Monge v. California

In Monge v. California, 524 U.S. 721 (1998), a sharply divided Supreme Court held that the double jeopardy clause does not bar retrial on a prior conviction allegation in the noncapital sentencing context. 524 U.S. at 734. There the trial judge had found that the defendant had two prior convictions for "serious" felonies and sentenced Monge under California's "three strikes" law. Id. at 725. An intermediate appellate court, however, found that the sentencing proceeding did not contain proof beyond a reasonable doubt that the defendant had personally inflicted great bodily injury or used a deadly weapon during one of these prior offenses and that double jeopardy principles forbade the state from a retrial on the enhancement. Id. at 725-26. The Supreme Court disagreed, noting that "historically we have found double jeopardy protections inapplicable to sentencing proceedings ... because the determinations at issue do not place a defendant in jeopardy for an 'offense.'" Id. at 728. Sentencing decisions favorable to a defendant, therefore, cannot generally be analogized to an acquittal of a criminal offense which would invoke the double jeopardy bar.

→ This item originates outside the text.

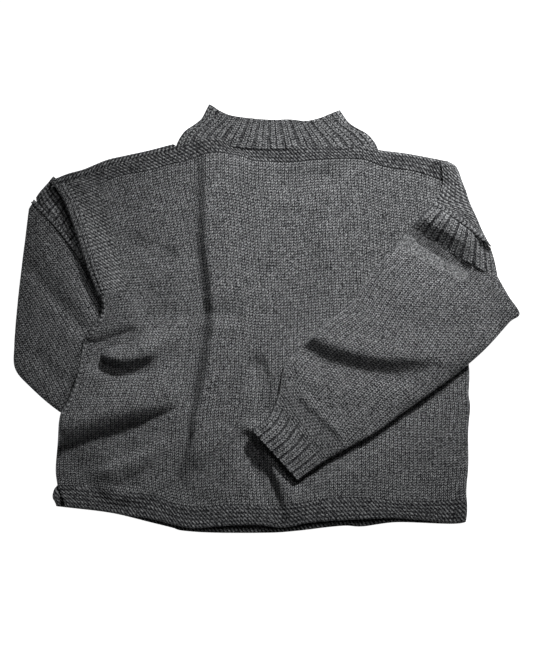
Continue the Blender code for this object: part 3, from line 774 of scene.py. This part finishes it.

Id. at 729. The Court held: "We have held that where an appeals court overturns a conviction on the ground that the prosecution proffered insufficient evidence of guilt, that finding is comparable to an acquittal, and the Double Jeopardy Clause precludes a second trial. ... Where a similar failure of proof occurs in a sentencing hearing, however, the analogy is inapt. The pronouncement of sentence simply does not 'have the qualitites of constitutional finality that attend an acquittal.'" Id.